An example of domain randomization, programmed in Unity by my colleague Kevin Carlos. Notice how the random textures and objects don't impede on your ability to see the vehicles' silhouettes.
A sample scene of Toronto, recreated in Blender with BlenderGIS and SceneCity.
Blender was a massive improvement over Maya because it offered real-time rendering (through Eevee) which made scenes render in 20 seconds as opposed to 2 minutes. Plus, it had support for Python 3.0, which made coding not only easier (especially when integrating with the machine learning pipeline) but also led to us finding many plug-ins to further automate our process.
Not only did we have to search for plug-ins which helped our process, but we also had to work in the confines of these plug-ins, which restricted what we could.
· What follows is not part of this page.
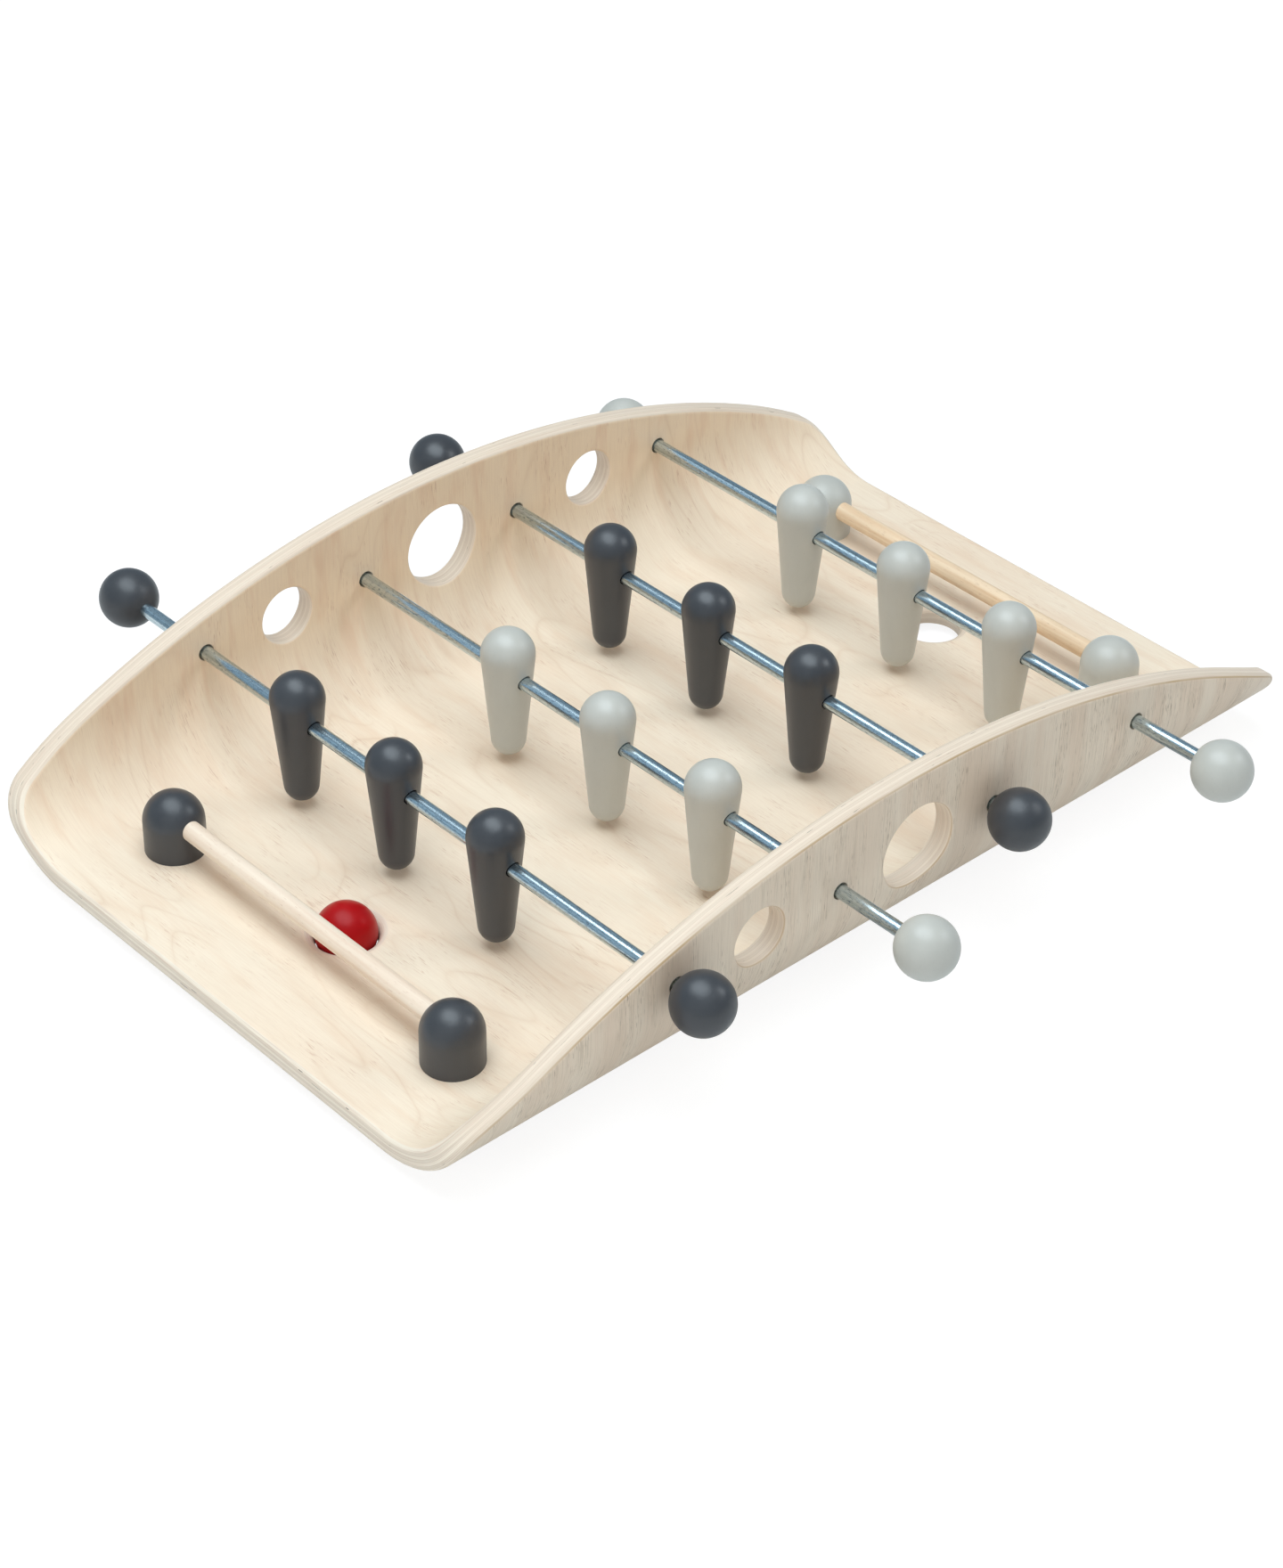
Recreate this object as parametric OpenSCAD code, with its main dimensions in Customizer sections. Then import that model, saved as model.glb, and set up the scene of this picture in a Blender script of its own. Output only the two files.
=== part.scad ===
// Table football game for a desk: a tray bent from one sheet of plywood, four steel
// rods with round knobs and turned players, goal posts with crossbars, and a ball.
// The length runs along X, the rods along Y, and the rubber feet stand on Z = 0.
// Left is +Y. The dark team's goal is at -X and the light team's goal is at +X.

/* [Board] */
// Length of the board
board_l = 543; // [500:1:620]
// Width over the outside of the two walls
board_w = 350; // [330:1:400]
// Thickness of the plywood
ply_t = 11; // [9:0.5:13]
// Inside radius of the bends between floor and walls
bend_r = 44; // [30:1:48]
// Height of the walls at the middle of the length
wall_h = 104; // [96:1:130]
// Height at which the arched edge would meet the end of the board
end_h = 31; // [28:1:50]
// Radius where the arched edge turns down into the end of the board
end_corner_r = 25; // [10:1:28]

/* [Holes] */
// Diameter of the large hole in the middle of each wall
large_hole_d = 44; // [34:1:50]
// Diameter of the small holes beside it
small_hole_d = 30; // [20:1:34]
// Width of the rounded rim of the ball holes in the floor
rim_w = 6; // [2:0.5:8]
// Depth of the rounded rim of the ball holes
rim_deep = 4; // [1:0.25:5]
// Distance from the goal line to a ball hole
ball_hole_ahead = 21.5; // [20:0.5:26]

/* [Rubber feet] */
// Height of the feet under the board
pad_h = 5; // [3:0.5:6]
// Diameter of a foot's sole
pad_d = 16; // [12:1:24]
// How much wider a foot is where it meets the board
pad_flare = 3; // [0:0.5:4]
// Distance from the goal line to a foot
pad_ahead = 50; // [42:1:80]
// Distance from the start of the bend to the middle of a foot
pad_inset = 20; // [12:1:40]

/* [Rods] */
// Diameter of the steel rods
rod_d = 7; // [6:0.5:8]
// Distance from one rod to the next
rod_pitch = 100; // [96:1:106]
// How far each rod slides either way from its middle place
rod_travel = 20; // [19:0.5:30]
// How far each rod stands to one side at rest
rest_shift = 18.5; // [0:0.5:19.5]
// Depth of the rod's end inside a knob
rod_sink = 18; // [10:0.5:20]
// Diameter of the knobs
knob_d = 30; // [26:0.5:36]

/* [Players] */
// Distance from one player to the next on a rod
player_pitch = 72.5; // [60:0.5:85]
// Diameter of the round head end
head_d = 27.1; // [22:0.1:30]
// Diameter of the round foot end
foot_d = 17.6; // [12:0.1:20]
// Height of the head's centre above the rod
head_up = 11.1; // [6:0.1:14]
// Depth of the foot's centre below the rod
foot_down = 38.5; // [34:0.25:40]
// Gap between a hanging foot and the floor of the board
foot_gap = 3.7; // [2:0.1:6]

/* [Goals] */
// Diameter of the goal posts
post_d = 30; // [24:0.5:34]
// Height of a post's straight side
post_side_h = 16.5; // [14:0.5:24]
// Distance from the end of the board to the goal line
post_inset = 54.5; // [40:0.5:60]
// Gap between a post and the start of the bend
post_bend_gap = 2; // [0.5:0.5:10]
// Diameter of the crossbars
bar_d = 10; // [8:0.5:12]
// Height of a crossbar's middle above the floor of the board
bar_h = 17.6; // [14:0.1:22]
// Depth of a crossbar's end inside a post
bar_sink = 8; // [5:0.5:10]

/* [Screws] */
// Shank diameter of the screws that hold the posts
screw_d = 4; // [3:0.5:5]
// Length of a screw over its flat head
screw_l = 30; // [24:1:34]
// Diameter of the countersunk head
screw_head_d = 8; // [7:0.5:10]

/* [Ball] */
// Diameter of the ball
ball_d = 30; // [26:0.5:33]

/* [Fits] */
// Gap all round a rod in the walls
wall_bore_gap = 0.5; // [0.2:0.1:0.8]
// Gap all round a rod in its knobs and players
run_gap = 0.05; // [0.02:0.01:0.1]
// Gap all round a crossbar in its posts and a screw in its holes
glue_gap = 0.05; // [0.02:0.01:0.2]
// Gap left past the end of whatever sits in a blind hole
end_gap = 0.3; // [0.1:0.1:1]
// Gap all round the ball in its hole
ball_hole_gap = 0.4; // [0.2:0.1:2]

/* [Hidden] */
$fn = 96;
over = 1;
rod_count = 4;
players_per_rod = 3;

sides = ["left", "right"];
player_places = ["left", "middle", "right"];
teams = ["dark", "light"];

ply_color = "burlywood";
dark_color = "darkslategray";
light_color = "darkseagreen";
steel_color = "silver";
ball_color = "firebrick";
dark_bar_color = "rosybrown";
light_bar_color = "peru";
rubber_color = "dimgray";

// Heights of the underside of the board and of the floor that the ball rolls on
under_z = pad_h;
floor_z = under_z + ply_t;

// Arched side outline: the arch is one arc over the whole length
arch_rise = wall_h - end_h;
arch_r = (pow(board_l / 2, 2) + pow(arch_rise, 2)) / (2 * arch_rise);
arch_z = under_z + wall_h - arch_r;
corner_x = board_l / 2 - end_corner_r;
corner_z = arch_z + sqrt(pow(arch_r - end_corner_r, 2) - pow(corner_x, 2));
// Half the length over which the edge is the arch itself, up to where the corner takes over
arch_half_l = corner_x * arch_r / (arch_r - end_corner_r);

// Ball holes: the rim's arc runs level with the floor and meets the bore at the rim's depth
ball_hole_r = ball_d / 2 + ball_hole_gap;
rim_r = (pow(rim_w, 2) + pow(rim_deep, 2)) / (2 * rim_deep);

// Rods: a foot hangs just clear of the floor, and a knob stops against the wall's outside
rod_z = floor_z + foot_gap + foot_down + foot_d / 2;
knob_y = board_w / 2 + rod_travel + knob_d / 2;
rod_half_l = knob_y - knob_d / 2 + rod_sink;
function rod_x(i) = (i - (rod_count - 1) / 2) * rod_pitch;
// The dark team's rods are every other one, from the dark goal
function is_dark(i) = i % 2 == 0;
function rod_y(i) = is_dark(i) ? rest_shift : -rest_shift;
function team_color(dark) = dark ? dark_color : light_color;
function side_sign(s) = s == "left" ? 1 : -1;

// Goals
goal_x = board_l / 2 - post_inset;
post_y = board_w / 2 - ply_t - bend_r - post_bend_gap - post_d / 2;
bar_z = floor_z + bar_h;
bar_half_l = post_y - post_d / 2 + bar_sink;
ball_hole_x = goal_x - ball_hole_ahead;
pad_y = board_w / 2 - ply_t - bend_r - pad_inset;
function goal_sign(t) = t == "dark" ? -1 : 1;

// Cylinder along Y, centred on the origin
module y_cylinder(d, l) {
    rotate([90, 0, 0]) cylinder(d = d, h = l, center = true);
}

// Section of a tub with a flat floor, upright sides and round corners
module tub_section(width, r, bottom_z) {
    translate([-width / 2, bottom_z + r]) square([width, wall_h]);
    translate([-width / 2 + r, bottom_z]) square([width - 2 * r, r + over]);
    for (s = [-1, 1]) translate([s * (width / 2 - r), bottom_z + r]) circle(r = r);
}

// The sheet bent up at both sides, open at both ends
module bent_sheet() {
    rotate([90, 0, 90]) linear_extrude(board_l, center = true) difference() {
        tub_section(board_w, bend_r + ply_t, under_z);
        tub_section(board_w - 2 * ply_t, bend_r, floor_z);
    }
}

// Side view of the board: upright ends, round corners and the long arch
module side_outline() {
    translate([-board_l / 2, 0]) square([board_l, corner_z]);
    for (s = [-1, 1]) translate([s * corner_x, corner_z]) circle(r = end_corner_r);
    intersection() {
        translate([0, arch_z]) circle(r = arch_r, $fn = 4 * $fn);
        translate([-arch_half_l, 0]) square([2 * arch_half_l, under_z + wall_h + over]);
    }
}

// Ball hole through the floor, with the soft rim that lets the ball roll in
module ball_hole() {
    cylinder(r = ball_hole_r, h = floor_z + over);
    translate([0, 0, floor_z]) rotate_extrude() difference() {
        translate([0, -rim_deep]) square([ball_hole_r + rim_w, rim_deep + over]);
        translate([ball_hole_r + rim_w, -rim_r]) circle(r = rim_r);
    }
}

// Hole through one wall, level with the rods
module wall_hole(x, side, d) {
    translate([x, side * (board_w - ply_t) / 2, rod_z]) y_cylinder(d, ply_t + bend_r);
}

// Clearance hole and countersink for one screw, from under the floor
module screw_hole() {
    translate([0, 0, -over]) cylinder(d = screw_d + 2 * glue_gap, h = ply_t + 2 * over);
    screw_head(screw_head_d / 2 + glue_gap, screw_d / 2 + glue_gap);
}

// Cone of a countersunk head of 90 degrees, flat side down on the underside
module screw_head(head_r, shank_r) {
    cylinder(r1 = head_r, r2 = shank_r, h = head_r - shank_r);
}

module board() {
    color(ply_color) difference() {
        intersection() {
            bent_sheet();
            rotate([90, 0, 0]) linear_extrude(board_w + 2 * over, center = true) side_outline();
        }
        for (i = [0:rod_count - 1])
            translate([rod_x(i), 0, rod_z]) y_cylinder(rod_d + 2 * wall_bore_gap, board_w + 2 * over);
        for (side = [-1, 1]) {
            wall_hole(0, side, large_hole_d);
            wall_hole(-rod_pitch, side, small_hole_d);
            translate([side * ball_hole_x, 0, 0]) ball_hole();
            for (end = [-1, 1]) translate([end * goal_x, side * post_y, under_z]) screw_hole();
        }
        wall_hole(rod_pitch, 1, small_hole_d);
    }
}

module ball() {
    color(ball_color) translate([-ball_hole_x, 0, ball_d / 2]) sphere(d = ball_d);
}

module screw() {
    screw_head(screw_head_d / 2, screw_d / 2);
    cylinder(d = screw_d, h = screw_l);
}

module post_screws() {
    color(steel_color)
        for (x = [-goal_x, goal_x]) for (y = [-post_y, post_y]) translate([x, y, under_z]) screw();
}

module rod(i) {
    color(steel_color) translate([rod_x(i), rod_y(i), rod_z]) y_cylinder(rod_d, 2 * rod_half_l);
}

// Ball-shaped knob with a blind hole for the rod's end
module knob(i, s) {
    color(team_color(is_dark(i)))
        translate([rod_x(i), rod_y(i) + side_sign(s) * knob_y, rod_z]) difference() {
            sphere(d = knob_d);
            translate([0, -side_sign(s) * (knob_d - rod_sink - end_gap), 0])
                y_cylinder(rod_d + 2 * run_gap, knob_d);
        }
}

// Turned body: a round head, a straight taper that meets both balls at a tangent, a smaller foot
module player_body() {
    head_r = head_d / 2;
    foot_r = foot_d / 2;
    slope = asin((head_r - foot_r) / (head_up + foot_down));
    taper_h = head_up + foot_down - (head_r - foot_r) * sin(slope);
    translate([0, 0, head_up]) sphere(r = head_r);
    translate([0, 0, -foot_down]) sphere(r = foot_r);
    translate([0, 0, -foot_down - foot_r * sin(slope)])
        cylinder(r1 = foot_r * cos(slope), r2 = head_r * cos(slope), h = taper_h);
}

// Turned player with a cross hole for the rod
module player(i, k) {
    color(team_color(is_dark(i)))
        translate([rod_x(i), rod_y(i) + ((players_per_rod - 1) / 2 - k) * player_pitch, rod_z])
            difference() {
                player_body();
                y_cylinder(rod_d + 2 * run_gap, head_d + 2 * over);
            }
}

// Post with a domed top, a blind hole for the crossbar and a pilot hole for its screw
module post(t, s) {
    color(team_color(t == "dark")) difference() {
        translate([goal_sign(t) * goal_x, side_sign(s) * post_y, floor_z]) union() {
            cylinder(d = post_d, h = post_side_h);
            translate([0, 0, post_side_h]) sphere(d = post_d);
        }
        translate([goal_sign(t) * goal_x, 0, bar_z])
            y_cylinder(bar_d + 2 * glue_gap, 2 * (bar_half_l + end_gap));
        translate([goal_sign(t) * goal_x, side_sign(s) * post_y, under_z])
            cylinder(d = screw_d + 2 * glue_gap, h = screw_l + end_gap);
        translate([goal_sign(t) * goal_x, side_sign(s) * post_y, floor_z - post_d])
            cylinder(d = post_d + 2 * over, h = post_d);
    }
}

module crossbar(t) {
    color(t == "dark" ? dark_bar_color : light_bar_color)
        translate([goal_sign(t) * goal_x, 0, bar_z]) y_cylinder(bar_d, 2 * bar_half_l);
}

// Rubber foot glued under the floor, wider at the top
module rubber_foot(t, s) {
    color(rubber_color) translate([goal_sign(t) * (goal_x - pad_ahead), side_sign(s) * pad_y, 0])
        cylinder(d1 = pad_d, d2 = pad_d + pad_flare, h = pad_h);
}

board();
ball();
post_screws();
for (i = [0:rod_count - 1]) {
    rod(i);
    for (s = sides)
        knob(i, s);
    for (k = [0:players_per_rod - 1])
        player(i, k);
}
for (t = teams) {
    for (s = sides) {
        post(t, s);
        rubber_foot(t, s);
    }
    crossbar(t);
}
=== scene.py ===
# %% [markdown]
# # A table football game in bent plywood
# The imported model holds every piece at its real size: a plywood tray, four steel rods that
# slide and spin, their knobs and players, the goals and the ball. This script gives each
# piece its finish. It loads the model first, and all that follows is fitted round it.

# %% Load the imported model
from math import acos, asin, cos, pi, radians, sin, sqrt

import bmesh
import bpy
from mathutils import Matrix, Vector
from mathutils.geometry import delaunay_2d_cdt


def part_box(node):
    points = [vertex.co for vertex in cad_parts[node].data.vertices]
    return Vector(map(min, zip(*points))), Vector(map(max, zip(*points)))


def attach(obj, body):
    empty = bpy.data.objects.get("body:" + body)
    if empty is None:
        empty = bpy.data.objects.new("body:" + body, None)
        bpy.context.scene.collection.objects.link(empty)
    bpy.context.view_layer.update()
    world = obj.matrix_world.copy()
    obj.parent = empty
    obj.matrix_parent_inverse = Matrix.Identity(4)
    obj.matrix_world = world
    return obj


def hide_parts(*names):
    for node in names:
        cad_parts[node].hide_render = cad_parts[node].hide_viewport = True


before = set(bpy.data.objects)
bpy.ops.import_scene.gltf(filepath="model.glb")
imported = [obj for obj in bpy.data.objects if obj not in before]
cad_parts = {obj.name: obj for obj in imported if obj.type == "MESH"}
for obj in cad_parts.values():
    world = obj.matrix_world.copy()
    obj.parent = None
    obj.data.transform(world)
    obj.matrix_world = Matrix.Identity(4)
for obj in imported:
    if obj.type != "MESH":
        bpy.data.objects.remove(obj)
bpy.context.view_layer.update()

MM = 0.001


# %% Where a node lies, and half its size
def centre_of(node):
    return [(low + high) / 2 for low, high in zip(*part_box(node))]


def half_size(node):
    return [(high - low) / 2 for low, high in zip(*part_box(node))]


# %% [markdown]
# ## Small helpers for node trees
# Materials and Geometry Nodes are both trees of nodes, and here each node is one call. One
# rule holds for what it is given: a value without a name goes to the next socket, a name
# with a capital is a socket, and a small name is a setting. A socket takes a plain value,
# another node's output, or a list of outputs. So a recipe reads like a row of sums.

# %% Add a node and fill its sockets
def fill(tree, socket, value):
    """Links an output to the socket, or each output of a list, or writes a plain value."""
    for source in value if isinstance(value, list) else [value]:
        if isinstance(source, bpy.types.NodeSocket):
            tree.links.new(source, socket)
        else:
            socket.default_value = (*source, 1.0) if socket.type == "RGBA" else source


def add(tree, kind, *values, **named):
    node = tree.nodes.new(kind)
    sockets = dict(enumerate(values))
    for name, value in named.items():
        if name[0].isupper():
            sockets[name.replace("_", " ")] = value
        else:
            setattr(node, name, value)
    for name, value in sockets.items():
        fill(tree, node.inputs[name], value)
    return node


def shade(tree, kind, *values, output=0, **named):
    """A shader node's first output, or the one that `output` names."""
    return add(tree, "ShaderNode" + kind, *values, **named).outputs[output]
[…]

In the meantime, we needed to convert our scripts in Maya to ones that could work in Blender.
Research takes a LOT of time to manifest
Research is iterative, and in a topic as new and confusing as computer vision, every breakthrough comes with... multiple dead-ends and failures. We worked on a lot of scenes which did not end up improving machine learning models. We had to figure out why, and come up with a possible solution that could address that.
Learning on the fly was key
Because the field we were in was ever-evolving, we needed to come up with creative solutions for new problems QUICKLY. Oftentimes, we had to think on our feet, drawing on what we knew or learn new methods and software. I had to quickly learn game engines, motion capture, and even setting up version control for artists amongst other things in order to make sure we were well equipped with what the machine learning scientists needed at the time.
Cross-functional teams were the norm
Since I was an artist working with machine learning scientists, I needed to learn enough computer vision to understand what they needed. Then, I needed to identify what I had in my 3D artist toolkit that could help them, and communicate it to them in a way they could understand (not everyone knows about UV’s or character rigging), which helped them scope their projects.